A – The country to its credit has instituted a very large percentage of its land as protected areas. A fourth of Cambodia’s land is protected and some are conservation lands… That’s quite phenomenal if you compare it to Thailand where it’s only 15 percent. On that level Cambodia should be applauded that it has all these conservation lands. And they have been willing to work with NGOs.
If you look at their partnerships three years ago, they partnered with Oxfam and they worked on gold mining together. A lot of times that doesn’t happen in developing countries…But clearly when the rubber meets the road if people have been given incentives, hard cash and a very short time frame, there are going to be some who are corrupted by it.
Q – Do you think that corruption has a role to play in how well the environment is protected here?
A – Absolutely. If you’re going to have an environmental impact assessment that results in a permit and then someone says we’ll give you the permit in exchange for renumeration…. That can happen of course.
That’s why Cambodia’s willingness to join the Extractive Industries Transparency Initiative down the road – they haven’t yet agreed to be a candidate country but I think within the next year or two they will – that will have a good impact on the environmental side too because transparency helps with environmental performance.
Even though the transparency is usually framed much more in terms of just revenue transfer it directly helps with environmental performance.
Q – If the mining sector isn’t managed effectively what sort of dangers will the environment face?

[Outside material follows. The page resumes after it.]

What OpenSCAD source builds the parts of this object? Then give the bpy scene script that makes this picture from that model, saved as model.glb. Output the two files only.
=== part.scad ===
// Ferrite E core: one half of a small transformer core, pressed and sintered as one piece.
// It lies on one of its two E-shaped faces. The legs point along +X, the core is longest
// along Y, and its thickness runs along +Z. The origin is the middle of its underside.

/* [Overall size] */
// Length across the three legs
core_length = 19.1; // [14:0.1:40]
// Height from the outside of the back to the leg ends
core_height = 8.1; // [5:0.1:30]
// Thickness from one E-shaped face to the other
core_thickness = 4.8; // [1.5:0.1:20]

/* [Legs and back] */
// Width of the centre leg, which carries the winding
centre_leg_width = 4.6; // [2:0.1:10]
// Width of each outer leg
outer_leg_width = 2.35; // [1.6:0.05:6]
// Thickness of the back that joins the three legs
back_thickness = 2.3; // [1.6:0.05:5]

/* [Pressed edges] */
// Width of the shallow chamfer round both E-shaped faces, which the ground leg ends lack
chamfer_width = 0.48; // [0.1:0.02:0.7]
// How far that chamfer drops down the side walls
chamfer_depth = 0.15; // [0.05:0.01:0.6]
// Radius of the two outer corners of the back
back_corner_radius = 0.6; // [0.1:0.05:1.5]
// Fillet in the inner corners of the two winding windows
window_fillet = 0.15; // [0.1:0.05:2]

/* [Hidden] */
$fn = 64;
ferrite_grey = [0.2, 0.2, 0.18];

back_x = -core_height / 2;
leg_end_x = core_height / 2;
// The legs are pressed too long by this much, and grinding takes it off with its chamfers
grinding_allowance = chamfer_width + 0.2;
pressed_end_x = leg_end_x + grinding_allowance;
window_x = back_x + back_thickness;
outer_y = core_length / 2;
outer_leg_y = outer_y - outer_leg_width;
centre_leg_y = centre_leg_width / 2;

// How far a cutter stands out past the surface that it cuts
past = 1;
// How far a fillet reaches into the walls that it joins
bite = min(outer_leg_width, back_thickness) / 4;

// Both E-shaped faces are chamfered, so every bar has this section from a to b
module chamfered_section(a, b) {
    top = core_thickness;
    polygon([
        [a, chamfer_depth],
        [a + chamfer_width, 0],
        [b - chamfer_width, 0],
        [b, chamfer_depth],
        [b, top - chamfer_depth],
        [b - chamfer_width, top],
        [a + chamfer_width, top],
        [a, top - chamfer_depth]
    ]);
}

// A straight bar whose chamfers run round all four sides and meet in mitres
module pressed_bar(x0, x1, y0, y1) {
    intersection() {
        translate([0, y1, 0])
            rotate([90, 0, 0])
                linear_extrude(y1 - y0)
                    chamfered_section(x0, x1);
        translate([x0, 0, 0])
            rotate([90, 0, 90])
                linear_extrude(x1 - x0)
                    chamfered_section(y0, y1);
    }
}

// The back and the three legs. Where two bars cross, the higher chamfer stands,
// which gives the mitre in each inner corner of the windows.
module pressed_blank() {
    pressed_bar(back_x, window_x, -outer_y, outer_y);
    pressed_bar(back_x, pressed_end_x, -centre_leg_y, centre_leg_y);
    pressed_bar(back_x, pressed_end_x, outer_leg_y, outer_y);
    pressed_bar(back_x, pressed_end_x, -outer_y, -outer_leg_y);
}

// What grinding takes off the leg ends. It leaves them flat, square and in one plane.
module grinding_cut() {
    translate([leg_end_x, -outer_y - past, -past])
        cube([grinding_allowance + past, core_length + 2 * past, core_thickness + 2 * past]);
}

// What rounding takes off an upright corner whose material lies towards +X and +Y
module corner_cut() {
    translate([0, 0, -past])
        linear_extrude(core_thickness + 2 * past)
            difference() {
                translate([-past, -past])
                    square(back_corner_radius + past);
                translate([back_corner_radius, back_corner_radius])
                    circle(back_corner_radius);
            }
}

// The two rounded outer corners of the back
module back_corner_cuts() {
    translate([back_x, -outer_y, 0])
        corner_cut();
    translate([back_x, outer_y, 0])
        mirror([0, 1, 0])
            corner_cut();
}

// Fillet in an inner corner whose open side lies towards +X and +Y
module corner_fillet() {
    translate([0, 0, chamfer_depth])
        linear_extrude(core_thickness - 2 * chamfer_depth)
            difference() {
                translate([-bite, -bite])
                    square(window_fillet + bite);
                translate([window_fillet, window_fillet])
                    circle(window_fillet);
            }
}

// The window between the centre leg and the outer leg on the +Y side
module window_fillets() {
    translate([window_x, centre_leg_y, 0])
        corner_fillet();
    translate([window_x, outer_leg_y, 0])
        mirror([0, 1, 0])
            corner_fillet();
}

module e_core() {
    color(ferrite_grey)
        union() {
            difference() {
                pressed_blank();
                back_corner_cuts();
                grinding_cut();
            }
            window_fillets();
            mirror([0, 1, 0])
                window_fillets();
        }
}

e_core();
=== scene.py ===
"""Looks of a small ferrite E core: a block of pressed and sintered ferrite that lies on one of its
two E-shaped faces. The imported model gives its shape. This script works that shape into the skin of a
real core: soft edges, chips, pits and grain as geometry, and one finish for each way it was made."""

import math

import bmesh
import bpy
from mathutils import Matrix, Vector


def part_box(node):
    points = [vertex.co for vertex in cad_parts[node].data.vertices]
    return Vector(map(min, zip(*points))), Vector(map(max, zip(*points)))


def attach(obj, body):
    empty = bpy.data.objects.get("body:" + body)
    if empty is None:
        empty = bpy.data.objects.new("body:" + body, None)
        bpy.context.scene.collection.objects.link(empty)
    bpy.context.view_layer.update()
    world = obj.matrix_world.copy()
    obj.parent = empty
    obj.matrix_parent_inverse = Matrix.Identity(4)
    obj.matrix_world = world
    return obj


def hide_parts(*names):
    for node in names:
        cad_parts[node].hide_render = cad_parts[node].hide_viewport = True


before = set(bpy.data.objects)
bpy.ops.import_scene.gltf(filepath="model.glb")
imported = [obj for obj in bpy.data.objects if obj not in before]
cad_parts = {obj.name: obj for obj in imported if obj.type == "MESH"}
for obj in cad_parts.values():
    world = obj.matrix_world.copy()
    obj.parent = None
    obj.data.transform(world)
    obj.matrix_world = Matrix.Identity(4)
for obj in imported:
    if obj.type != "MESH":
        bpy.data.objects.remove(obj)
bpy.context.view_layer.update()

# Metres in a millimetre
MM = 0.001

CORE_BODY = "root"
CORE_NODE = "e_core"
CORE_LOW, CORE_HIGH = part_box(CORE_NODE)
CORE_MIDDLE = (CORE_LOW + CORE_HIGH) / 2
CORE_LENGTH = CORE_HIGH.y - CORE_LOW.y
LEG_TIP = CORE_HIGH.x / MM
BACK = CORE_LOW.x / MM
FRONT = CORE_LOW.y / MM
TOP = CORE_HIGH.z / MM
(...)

A – The main issues with natural resources of this kind is that they can inject a certain amount of cash and much greater inequality in the country. And with a country that has a legacy of revolutionary resistance based on inequality, that’s a matter of concern. You don’t want an oligarchy to develop, which further estranges the rural population and that can unfortunately lead to conflict, which we have seen in many parts of sub-Saharan Africa. That’s the real concern. There will be wealth transfer. Someone is going to benefit from all the money, but how that wealth transfer permeates across society is dependent on the institutions that are created to manage it, whether its sovereign wealth funds or tax regimes that are able to channel money back to the local government and then on to the community.
Q – Are there any examples from around the world where a developing mining sector has been developed in a positive fashion?

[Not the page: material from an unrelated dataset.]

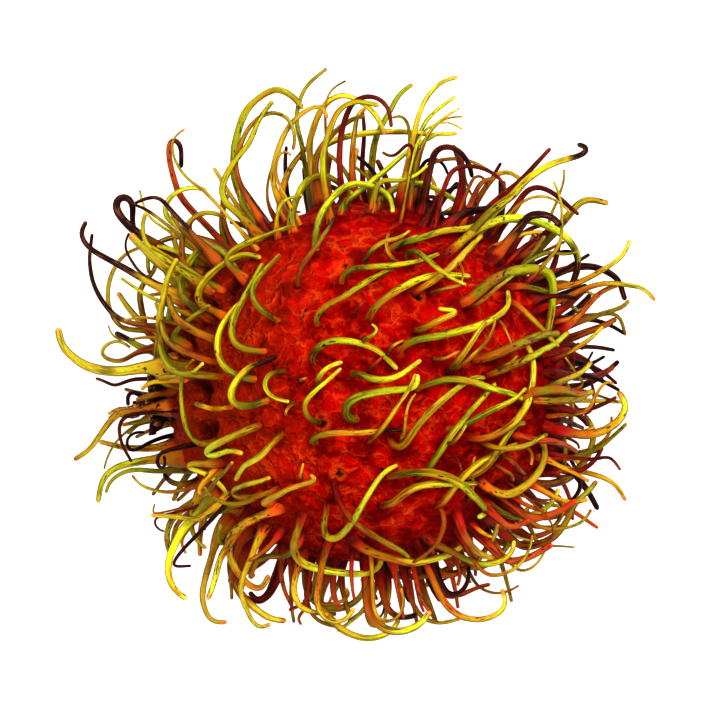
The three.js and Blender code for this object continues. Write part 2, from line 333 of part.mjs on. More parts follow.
// The route in space of a spine that is given by its course in plan. A short course stands up to make up
// the usual length, and a spine rooted at the rim leaves from above it or below it in turn.
function routeOf(course, index) {
  const { points, planLength } = planPoints(course);
  const turn = (index * GOLDEN_SHARE) % 1;
  const rootShare = rimShare(points[0].x, points[0].y);
  const atRim = THREE.MathUtils.smoothstep(rootShare, RIM_START, RIM_END);
  const missing = Math.sqrt(Math.max(0, USUAL_LENGTH ** 2 - planLength ** 2));
  const rise = THREE.MathUtils.clamp(missing, LEAST_RISE, MOST_RISE);
  const peak = THREE.MathUtils.lerp(2 + 0.25 * rise, 1.5, atRim);
  const end = THREE.MathUtils.lerp(0.8 * rise, THREE.MathUtils.lerp(RIM_DROP, RIM_LIFT, turn), atRim);

  const rimAngle = (turn - 0.45) * RIM_ROOT_TURN;
  const root = new THREE.Vector3(points[0].x / HALF_LENGTH, points[0].y / HALF_WIDTH, 0);
  if (rootShare > RIM_END) {
    root.setLength(Math.cos(rimAngle));
    root.z = Math.sin(rimAngle);
  } else {
    root.z = Math.sqrt(1 - rootShare * rootShare);
  }
  const rootDrop = root.z * HALF_HEIGHT - skinHeight(rootShare);

  const side = turn < 0.45 ? -1 : 1;
  const route = points.map((point) => {
    const lift = peak * Math.sin(Math.PI * point.along ** 0.7) + end * point.along;
    const settle = rootDrop * (1 - point.along) ** 2;
    const skin = skinHeight(rimShare(point.x, point.y));
    const place = new THREE.Vector3(point.x, point.y, CENTRE_HEIGHT + skin + lift + settle);
    keepOffStalk(place, side);
    return place;
  });
  const surface = root.clone().multiply(new THREE.Vector3(HALF_LENGTH, HALF_WIDTH, HALF_HEIGHT));
  route[0] = sunkRoot(surface, side);
  return route;
}

// A root's place, a little inside the rind, from its place on the surface about the rind's centre.
function sunkRoot(surface, side) {
  const place = surface.clone().setLength(surface.length() - ROOT_SINK);
  place.z += CENTRE_HEIGHT;
  if (side) {
    keepOffStalk(place, side);
  }
  return place;
}

// The routes of the spines on the lower side. Their roots follow a golden spiral, they leave square to the
// rind, and each one curls: up near the rim and down underneath, where it slides along the floor.
function lowerRoutes() {
  const random = randomSource(SEED);
  const routes = [];
  for (let i = 0; i < LOWER_COUNT; i += 1) {
    const z = -1 + (2 * (i + 0.5)) / LOWER_COUNT;
    const angle = 2 * Math.PI * ((i * GOLDEN_SHARE) % 1);
    const length = THREE.MathUtils.lerp(LOWER_SHORTEST, LOWER_LONGEST, random());
    const bend = (random() - 0.5) * 2 * LOWER_BEND;
    const across = Math.sqrt(1 - z * z);
    const surface = new THREE.Vector3(Math.cos(angle) * across, Math.sin(angle) * across, z);
    surface.multiply(new THREE.Vector3(HALF_LENGTH, HALF_WIDTH, HALF_HEIGHT));
    const offStalk = Math.hypot(surface.y - STALK_Y, surface.z) > SPINE_STALK_CLEARANCE;
    if (z < LOWER_TOP && surface.z > ROOT_FLOOR_HEIGHT - CENTRE_HEIGHT && (surface.x > 0 || offStalk)) {
      const curl = THREE.MathUtils.lerp(LOWER_CURL_UP, LOWER_CURL_DOWN, -z);
      routes.push(curledRoute(surface, length, bend, curl));
    }
  }
  return routes;
}

function curledRoute(surface, length, bend, curl) {
  const up = new THREE.Vector3(0, 0, 1);
  const sizes = new THREE.Vector3(HALF_LENGTH ** 2, HALF_WIDTH ** 2, HALF_HEIGHT ** 2);
  const heading = surface.clone().divide(sizes).normalize();
  const place = sunkRoot(surface);
  const route = [place.clone()];
  for (let i = 0; i < LOWER_STEPS; i += 1) {
    place.addScaledVector(heading, (length + ROOT_SINK) / LOWER_STEPS);
    heading.applyAxisAngle(up, bend / LOWER_STEPS);
    heading.z += curl;
    if (place.z < FLOOR_CLEARANCE) {
      place.z = FLOOR_CLEARANCE;
      heading.z = Math.max(heading.z, 0);
    }
    heading.normalize();
    route.push(place.clone());
  }
  return route;
}

// A spine's radius at a share of its length: a foot that narrows quickly, then a slow taper to the tip.
function spineRadius(share, width, foot) {
  const body = (width / 2) * (1 - (1 - TIP_SHARE) * THREE.MathUtils.smoothstep(share, 0.45, 1));
  const flare = ((foot - width) / 2) * Math.exp(-((share / FOOT_REACH) ** 2));
  return body + Math.max(0, flare);
}

// A closed solid along a route: rings of flat sides, shut at the foot and drawn to a point at the tip.
function spineGeometry(route, width, foot) {
  const curve = new THREE.CatmullRomCurve3(route, false, "centripetal");
  const wanted = Math.round(curve.getLength() / RING_SPACING);
  const rings = THREE.MathUtils.clamp(wanted, FEWEST_RINGS, MOST_RINGS);
  const frames = curve.computeFrenetFrames(rings, false);
  const positions = [];
  for (let i = 0; i < rings; i += 1) {
    const centre = curve.getPointAt(i / rings);
    const radius = spineRadius(i / rings, width, foot);
    for (let k = 0; k < SPINE_SIDES; k += 1) {
      const angle = (2 * Math.PI * k) / SPINE_SIDES;
      const corner = centre.clone();
      corner.addScaledVector(frames.normals[i], radius * Math.cos(angle));
      corner.addScaledVector(frames.binormals[i], radius * Math.sin(angle));
      positions.push(corner.x, corner.y, corner.z);
    }
  }
  const tip = curve.getPointAt(1);
  positions.push(tip.x, tip.y, tip.z);

  const faces = [];
  for (let k = 2; k < SPINE_SIDES; k += 1) {
    faces.push(0, k, k - 1);
  }
  for (let i = 0; i < rings - 1; i += 1) {
    for (let k = 0; k < SPINE_SIDES; k += 1) {
      const a = i * SPINE_SIDES + k;
      const b = i * SPINE_SIDES + ((k + 1) % SPINE_SIDES);
      faces.push(a, b, b + SPINE_SIDES, a, b + SPINE_SIDES, a + SPINE_SIDES);
    }
  }
  const lastRing = (rings - 1) * SPINE_SIDES;
  for (let k = 0; k < SPINE_SIDES; k += 1) {
    faces.push(lastRing + k, lastRing + ((k + 1) % SPINE_SIDES), rings * SPINE_SIDES);
  }
  const geometry = new THREE.BufferGeometry();
  geometry.setAttribute("position", new THREE.Float32BufferAttribute(positions, 3));
  geometry.setIndex(faces);
  return geometry;
}

function spineGeometries() {
  const fromAbove = SPINES_FROM_ABOVE.map(([width, course, foot], index) =>
    spineGeometry(routeOf(course, index), width, foot ?? width * FOOT_SPREAD),
  );
  const below = lowerRoutes().map((route) => spineGeometry(route, LOWER_WIDTH, LOWER_WIDTH * FOOT_SPREAD));
  return [...fromAbove, ...below];
}

function rindGeometry() {
  const geometry = new THREE.IcosahedronGeometry(1, RIND_DETAIL);
  geometry.scale(HALF_LENGTH, HALF_WIDTH, HALF_HEIGHT);
  geometry.translate(0, 0, CENTRE_HEIGHT);
  return geometry;
}

// What is cut from the rind: the space below the floor, and the cap that the stalk's patch replaces.
function floorCutGeometry() {
  const size = 4 * HALF_LENGTH;
  const geometry = new THREE.BoxGeometry(size, size, size);
  geometry.translate(0, 0, -size / 2);
  return geometry;
}

function scarCutGeometry() {
  const depth = 4;
  const geometry = new THREE.CylinderGeometry(SCAR_RADIUS, SCAR_RADIUS, depth, 20);
  geometry.rotateZ(Math.PI / 2);
  geometry.translate(SCAR_X - depth / 2, STALK_Y, CENTRE_HEIGHT);
  return geometry;
}

// The calyx disc and the stalk's broken end, turned about the stalk's own axis.
function stalkGeometry() {
  const end = CALYX_THICKNESS + STALK_LENGTH;
  const profile = [
    new THREE.Vector2(0, 0),
    new THREE.Vector2(CALYX_RADIUS, 0),
    new THREE.Vector2(CALYX_RADIUS * 0.94, CALYX_THICKNESS * 0.7),
    new THREE.Vector2(STALK_RADIUS * 1.25, CALYX_THICKNESS),
    new THREE.Vector2(STALK_RADIUS * 0.92, CALYX_THICKNESS + STALK_LENGTH * 0.45),
    new THREE.Vector2(STALK_RADIUS * 1.05, end - 0.3),
    new THREE.Vector2(STALK_RADIUS * 0.7, end),
    new THREE.Vector2(0, end - 0.35),
  ];
  return new THREE.LatheGeometry(profile, 14);
}

// One dried lobe of the calyx: a thin pointed leaf that stands off from the disc's edge.
function lobeGeometry(angle, tilt) {
  const leaf = new THREE.Shape();
  leaf.moveTo(0, -LOBE_WIDTH / 2);
  leaf.quadraticCurveTo(LOBE_LENGTH * 0.6, -LOBE_WIDTH * 0.62, LOBE_LENGTH, 0);
  leaf.quadraticCurveTo(LOBE_LENGTH * 0.6, LOBE_WIDTH * 0.62, 0, LOBE_WIDTH / 2);
  const options = { depth: LOBE_THICKNESS, bevelEnabled: false, curveSegments: 4 };
  const geometry = new THREE.ExtrudeGeometry(leaf, options);
  geometry.rotateX(-Math.PI / 2);
  geometry.rotateZ(tilt);
  geometry.translate(CALYX_RADIUS * 0.62, 0.15, 0);
  geometry.rotateY(angle);
  return geometry;
}

// Turned shapes are drawn about +Y, and this lays them along -X on the stalk's patch.
function ontoScar(geometry) {
  geometry.rotateZ(Math.PI / 2);
  geometry.translate(SCAR_X - SCAR_GAP, STALK_Y, CENTRE_HEIGHT);
  return geometry;
}

const wasm = await Module();
wasm.setup();

function solidOf(geometry) {
  const bare = geometry.clone();
  bare.deleteAttribute("normal");
  bare.deleteAttribute("uv");
  const merged = mergeVertices(bare, 1e-4);
  return new wasm.Manifold(
    new wasm.Mesh({
      numProp: 3,
      vertProperties: merged.attributes.position.array,
      triVerts: new Uint32Array(merged.index.array),
    }),
  );
}

function geometryOf(solid) {
  const mesh = solid.getMesh();
  const geometry = new THREE.BufferGeometry();
  geometry.setAttribute("position", new THREE.BufferAttribute(mesh.vertProperties, 3));
  geometry.setIndex(new THREE.BufferAttribute(mesh.triVerts, 1));
  return geometry.toNonIndexed();
}

// The fruit: rind and spines grown as one piece, flat where it rests and where the stalk sits.
function fruitMesh() {
  const rind = solidOf(rindGeometry()).subtract(solidOf(scarCutGeometry()));
  const grown = wasm.Manifold.union([rind, ...spineGeometries().map(solidOf)]);
  const resting = grown.subtract(solidOf(floorCutGeometry()));
  const geometry = geometryOf(resting);
  geometry.computeVertexNormals();
  const material = new THREE.MeshStandardMaterial({ color: 0xa81408, roughness: 0.5, metalness: 0 });
  const mesh = new THREE.Mesh(geometry, material);
  mesh.name = "rambutan_fruit";
  return mesh;
}

// The stalk's dried end, with the calyx lobes still on it.
function stemMesh() {
  const pieces = [solidOf(stalkGeometry())];
  for (let i = 0; i < LOBE_COUNT; i += 1) {
    const angle = (2 * Math.PI * (i + 0.2 * (i % 2))) / LOBE_COUNT;
    pieces.push(solidOf(lobeGeometry(angle, 0.35 + 0.2 * (i % 3))));
  }
  const geometry = ontoScar(geometryOf(wasm.Manifold.union(pieces)));
  geometry.computeVertexNormals();
  const material = new THREE.MeshStandardMaterial({ color: 0x5a3a1c, roughness: 0.85, metalness: 0 });
  const mesh = new THREE.Mesh(geometry, material);
  mesh.name = "stem_stub";
  return mesh;
}

const rambutan = new THREE.Group();
rambutan.name = "rambutan";
rambutan.add(fruitMesh());
rambutan.add(stemMesh());

export default rambutan;
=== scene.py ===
"""A ripe rambutan, lying as picked and seen from straight above: rind, spines and the stalk's dried end."""
import math

import bmesh
import bpy
from mathutils import Matrix, Vector


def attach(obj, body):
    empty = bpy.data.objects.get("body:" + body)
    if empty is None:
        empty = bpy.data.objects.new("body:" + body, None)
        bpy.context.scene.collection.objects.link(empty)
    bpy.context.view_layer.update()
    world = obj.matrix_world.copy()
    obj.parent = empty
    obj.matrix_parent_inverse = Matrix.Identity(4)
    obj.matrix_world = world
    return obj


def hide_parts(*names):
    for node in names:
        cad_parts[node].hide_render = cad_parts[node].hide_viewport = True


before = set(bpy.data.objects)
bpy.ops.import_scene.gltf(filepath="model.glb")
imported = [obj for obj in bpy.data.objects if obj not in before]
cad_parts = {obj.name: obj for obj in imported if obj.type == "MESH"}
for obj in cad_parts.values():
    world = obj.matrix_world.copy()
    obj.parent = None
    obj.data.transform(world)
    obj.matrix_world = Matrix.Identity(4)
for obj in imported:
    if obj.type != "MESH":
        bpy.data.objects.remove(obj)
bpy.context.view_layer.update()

# ---- Table and daylight -------------------------------------------------------------------------------
# The fruit lies on a light table: a sheet of matt white acrylic, lit from below, so that no shadow shows
# on it. A soft sky, brightest straight above, and one large soft lamp shape the fruit and make it shine.


def linear(hex_colour):
    """An sRGB hex colour as the linear RGBA that Blender's sockets take."""
    shares = [int(hex_colour[i:i + 2], 16) / 255 for i in (1, 3, 5)]
    return [c / 12.92 if c <= 0.04045 else ((c + 0.055) / 1.055) ** 2.4 for c in shares] + [1.0]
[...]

A – In Botswana where the government was able to channel the money to the people so they [would have] free health care and education for the whole country all because of diamond mining. You can do it but you need good leadership. You need the transparency, you need the democracy, which they have here luckily… In other cases where you don’t have that you can have a situation like Congo, which is a disaster, where basically genocide and civil war has been going on for the past two decades…I just hope that [Cambodia] in terms of the functionality of these new projects appreciate that. But I’m not one to throw the baby out with the bath water. I definitely think there is a right way to mine. But plan ahead, take your time, don’t rush through it. There are times when a mining contract can take ten years to negotiate but the resource is not going anywhere. You’re not growing sugar cane or some other cash crop where every year you’re loosing money if you don’t grow.
Q – At what point does government responsibility stop and the onus falls to private companies to ensure that standards are adequately enforced?

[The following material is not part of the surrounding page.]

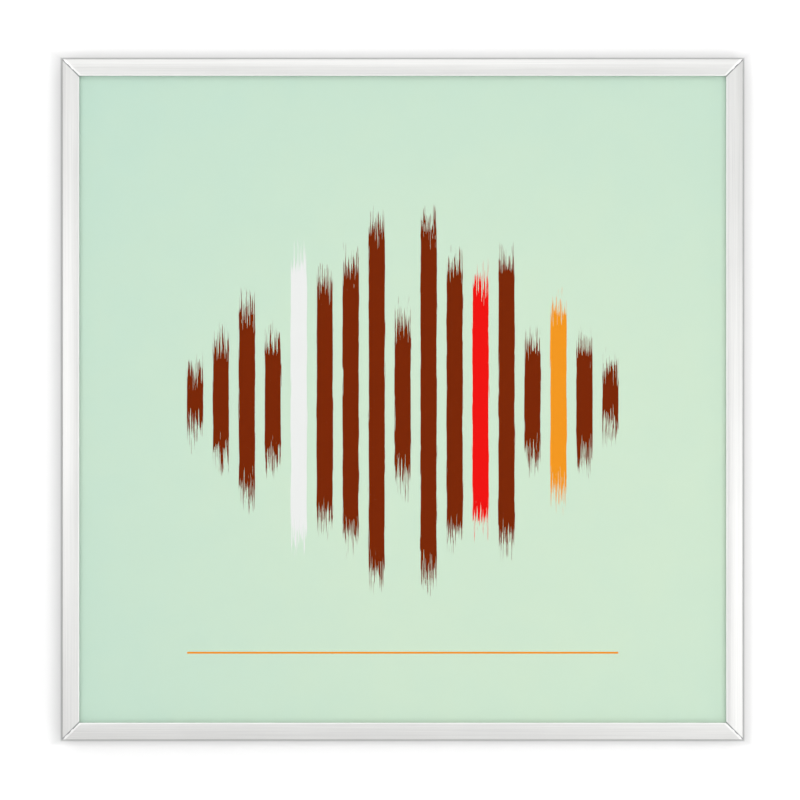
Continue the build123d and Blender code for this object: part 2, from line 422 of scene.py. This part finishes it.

A – Companies respond to regulation. They will say that we want voluntary enforcement but good companies will realize that regulation actually levels the playing field because that way you won’t have some bad operator getting a concession…But you want regulation which spurs innovation. So if the company has a bright idea to clean up and do something in an efficient way you want to encourage that…Let us make no mistakes about it, companies are not going to make efforts voluntarily, they do it usually because there is some kind of framework or structure. They’re not philanthropic organizations, let’s face it.
Q – As mining activities take off in Cambodia, how should companies act as they advance from exploration through to exploitation?
A – There [should] be some kind of ongoing monitoring. Don’t just rely on the assessment because the assessment is a document, which is prepared by the developer… Even though there is supposed to be discussion there will always be a conflict of interest. The environmental assessment is a process where the document is just one part of it. It needs to be deliberative, you need civil society in there, you need the feedback, you need the threat of litigation. That’s the whole point of a democracy…. That’s how you need to think of it – as a collective, deliberative process…. The government actually has more leverage than they often realize in the developing world and they need to play their cards right. They shouldn’t be intimidated by threats.
Q – At the end of two days at the conference, what have you seen and learnt? Is there a positive future for Cambodia’s mining sector?
A – There is a promise that you have a fairly deliberative process here. Meeting the ministry people, they are willing to engage. They have stayed through much of the conference. They seem keen on learning from other lessons so I’ve been impressed overall with the government officials… External scrutiny [and] international organizations coming in and observing in developing countries should not be perceived as a threat. They should be considered as a way by which the international community is trying to hold their own players to account because the people who are giving the bribes are the companies. So they’re not just shaming the government, they are shaming the companies just as much. It’s a collective culpability.